Si chiama “listino” lo strumento che Bersani si è trovato tra le mani per tenere in pugno il partito: un centinaio di persone che, in virtù della loro collocazione in caselle certe, entreranno di sicuro; non dimentichiamo che, pochi giorni fa, il Pd ha celebrato con grande clamore le primarie dei parlamentari. Non essendo cambiata la legge elettorale, e non essendo stato reintrodotto un criterio di selezione popolare dei candidati, il partito ha provveduto per conto suo. Come si concilia questo trasporto democratico con l’elevato potere di nomina dall’alto che è stato attribuito al segretario? Lo abbiamo chiesto al direttore de Gli Altri, Piero Sansonetti.



Con il listino, il valore delle primarie viene alterato?

Tutto sommato, non direi. Nel listino ci saranno un centinaio di parlamentari. Ma, ad occhio, il Pd ne prenderà almeno circa 300. Vuol dire che i due terzi saranno stati eletti dai cittadini. Il che determinerà in Parlamento una situazione curiosissima.

Quale?



Ci sarà una quota di parlamentari che sarà stata direttamente eletta dai cittadini, mentre tutti gli altri saranno stati nominati dai partiti. Di fatto, è una situazione che non capitava dai tempi del re, dove il Senato era di nomina regia, mentre la Camera elettiva.

Questo, di fatto, cosa cambia?

Cambia moltissimo sul fronte della solidità della futura maggioranza di governo; se, al suo interno, ci sarà chi risponde al popolo e chi al partito, la sua tenuta sarà sovente messa in discussione. I primi, oltretutto, avranno un grado di libertà infinitamente superiore rispetto ai secondi. La stessa questione, ovviamente, si porrà all’interno del Pd. Ci sarà un terzo di parlamentari particolarmente fedeli al segretario e i due terzi che si sentiranno decisamente più svincolati.



Questi ultimi potrebbero temere che, nella prossima legislatura, il partito non indirà nuove  primarie né li candiderà.

Beh, nel frattempo, la legge elettorale andrà per forza cambiata. Non si potrà andare avanti per altri cinque anni senza aver reintrodotto un criterio di scelta popolare.  

Tornando al listino, con che ratio l’ha compilato Bersani?
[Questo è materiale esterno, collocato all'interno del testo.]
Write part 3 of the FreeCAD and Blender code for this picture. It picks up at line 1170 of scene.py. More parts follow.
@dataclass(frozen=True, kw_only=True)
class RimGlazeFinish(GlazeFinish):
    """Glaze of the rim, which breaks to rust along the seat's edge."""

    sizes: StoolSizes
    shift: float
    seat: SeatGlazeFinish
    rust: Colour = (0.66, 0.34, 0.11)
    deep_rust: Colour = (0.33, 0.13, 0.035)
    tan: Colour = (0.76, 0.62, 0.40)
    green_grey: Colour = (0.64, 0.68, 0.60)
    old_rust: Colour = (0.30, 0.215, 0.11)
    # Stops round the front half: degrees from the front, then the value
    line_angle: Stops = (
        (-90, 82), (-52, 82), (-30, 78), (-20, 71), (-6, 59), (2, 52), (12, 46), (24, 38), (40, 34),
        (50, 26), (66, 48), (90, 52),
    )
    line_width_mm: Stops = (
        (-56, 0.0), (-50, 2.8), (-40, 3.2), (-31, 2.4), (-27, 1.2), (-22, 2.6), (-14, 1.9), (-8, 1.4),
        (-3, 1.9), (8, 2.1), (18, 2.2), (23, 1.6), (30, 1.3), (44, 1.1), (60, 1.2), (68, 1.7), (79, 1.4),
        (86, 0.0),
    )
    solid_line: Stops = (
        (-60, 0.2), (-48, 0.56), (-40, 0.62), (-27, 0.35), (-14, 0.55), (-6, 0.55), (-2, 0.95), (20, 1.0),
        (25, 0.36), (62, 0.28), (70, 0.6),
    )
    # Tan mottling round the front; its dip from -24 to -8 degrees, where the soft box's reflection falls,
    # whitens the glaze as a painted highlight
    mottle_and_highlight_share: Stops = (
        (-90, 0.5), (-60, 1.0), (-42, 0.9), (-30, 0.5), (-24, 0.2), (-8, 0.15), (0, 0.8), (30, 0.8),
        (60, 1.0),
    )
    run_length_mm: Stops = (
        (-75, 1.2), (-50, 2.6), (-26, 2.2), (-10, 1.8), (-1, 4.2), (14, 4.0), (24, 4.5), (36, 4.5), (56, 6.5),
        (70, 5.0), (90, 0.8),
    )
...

Ha seguito tre criteri: quello, anzitutto, di far entrare in Parlamento un certo numero di persone il più possibile fedeli a lui; inoltre, ha perseguito l’obiettivo di dare al partito un minimo di lustro. Anche se, in realtà, non è andato molto lontano.

Cosa intende?

Beh, al di là del procuratore nazionale antimafia Pietro Grasso e della rettrice della Scuola superiore Sant’Anna di Pisa, Maria Chiara Carrozza, non è che abbia imbarcato personalità di così elevato spessore. Insomma, nulla di paragonabile con il Pd di un tempo. Che, se ben ricordiamo, tra i suoi indipendenti aveva arruolato alcuni tra i più grandi intellettuali italiani dell’epoca, quali Renato Guttuso, Luigi Spaventa, Altiero Spinelli, Stefano Rodotà e Ferruccio Parri, solo per citarne alcuni.   

E il terzo criterio?

E’ il Cencelli; Bersani ha dovuto ridistribuire alcune poltrone tenendo conto delle varie correnti e nel tentativo di riequilibrare gli assetti in seguito alle primarie, dove i candidati di centro sono andati malissimo.

Cosa c’entrano con il Pd, invece, due persone come il vicedirettore del Corriere della Sera Massimo Mucchetti e Giampaolo Galli, già direttore generale di Confindustria?
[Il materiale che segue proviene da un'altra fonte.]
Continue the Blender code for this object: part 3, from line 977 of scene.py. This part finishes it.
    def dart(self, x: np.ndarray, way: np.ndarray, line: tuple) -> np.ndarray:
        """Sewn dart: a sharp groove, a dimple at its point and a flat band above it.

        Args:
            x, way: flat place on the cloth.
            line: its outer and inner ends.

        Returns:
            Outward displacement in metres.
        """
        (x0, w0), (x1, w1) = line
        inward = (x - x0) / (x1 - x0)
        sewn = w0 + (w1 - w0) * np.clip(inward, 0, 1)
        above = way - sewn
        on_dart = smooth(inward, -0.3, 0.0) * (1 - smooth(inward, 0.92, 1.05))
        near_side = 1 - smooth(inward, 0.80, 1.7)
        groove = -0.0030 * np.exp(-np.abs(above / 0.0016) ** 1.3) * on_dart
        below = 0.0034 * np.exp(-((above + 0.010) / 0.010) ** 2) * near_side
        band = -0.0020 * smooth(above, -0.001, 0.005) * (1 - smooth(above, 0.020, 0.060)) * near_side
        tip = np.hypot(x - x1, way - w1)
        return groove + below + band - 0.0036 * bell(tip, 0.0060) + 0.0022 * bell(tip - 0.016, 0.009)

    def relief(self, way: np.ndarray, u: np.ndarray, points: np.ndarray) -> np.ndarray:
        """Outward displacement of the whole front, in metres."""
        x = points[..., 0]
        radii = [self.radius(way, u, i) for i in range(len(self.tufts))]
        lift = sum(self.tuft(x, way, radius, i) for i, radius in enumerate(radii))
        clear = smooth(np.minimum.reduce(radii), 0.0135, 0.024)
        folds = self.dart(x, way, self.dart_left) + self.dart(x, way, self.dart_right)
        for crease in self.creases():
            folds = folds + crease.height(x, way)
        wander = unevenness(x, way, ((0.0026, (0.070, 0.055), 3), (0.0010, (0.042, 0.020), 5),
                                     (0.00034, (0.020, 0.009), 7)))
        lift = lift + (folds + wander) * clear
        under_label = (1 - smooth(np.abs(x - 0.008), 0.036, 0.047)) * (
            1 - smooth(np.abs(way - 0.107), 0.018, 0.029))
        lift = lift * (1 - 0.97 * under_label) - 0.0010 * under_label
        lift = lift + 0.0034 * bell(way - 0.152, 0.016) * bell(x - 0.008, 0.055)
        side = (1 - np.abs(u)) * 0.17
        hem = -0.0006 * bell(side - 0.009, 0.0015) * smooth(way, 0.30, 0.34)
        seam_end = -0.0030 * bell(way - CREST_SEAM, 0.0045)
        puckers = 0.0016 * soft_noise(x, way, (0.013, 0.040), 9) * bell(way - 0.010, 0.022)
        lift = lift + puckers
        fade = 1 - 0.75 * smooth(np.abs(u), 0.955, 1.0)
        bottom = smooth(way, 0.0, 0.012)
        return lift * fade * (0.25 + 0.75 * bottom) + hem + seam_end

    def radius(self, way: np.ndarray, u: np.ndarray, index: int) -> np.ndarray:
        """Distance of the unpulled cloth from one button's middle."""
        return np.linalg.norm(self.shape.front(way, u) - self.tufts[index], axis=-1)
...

Beh si tratta di due persone con forti entrature tra i poteri che contano e averli in lista, oltre che far sempre comodo, consentirà di arginare i voti che andranno ai montiani.  

In conclusione, che Pd si sta delineando?

Non vedo particolari sconvolgimenti. Il Pd che entrerà nel prossimo Parlamento sarà piuttosto centrista;  e farà una politica non troppo dissimile da quella di Monti. Tanto più che resto convinto del fatto che sia che riesca a conquistare la Camera ma non il Senato, sia che riesca a guadagnare entrambe le Camere, si alleerà con Monti. Ovviamente, in campagna elettorale non mancheranno colpi bassi. Ma alla fine si accorderanno. E, una volta al governo, il partito di Bersani dovrà scontare il paradosso di avere una quota rilevantissima di elettorato di sinistra, ma di aver scelto una politica che guarda al centro e a destra.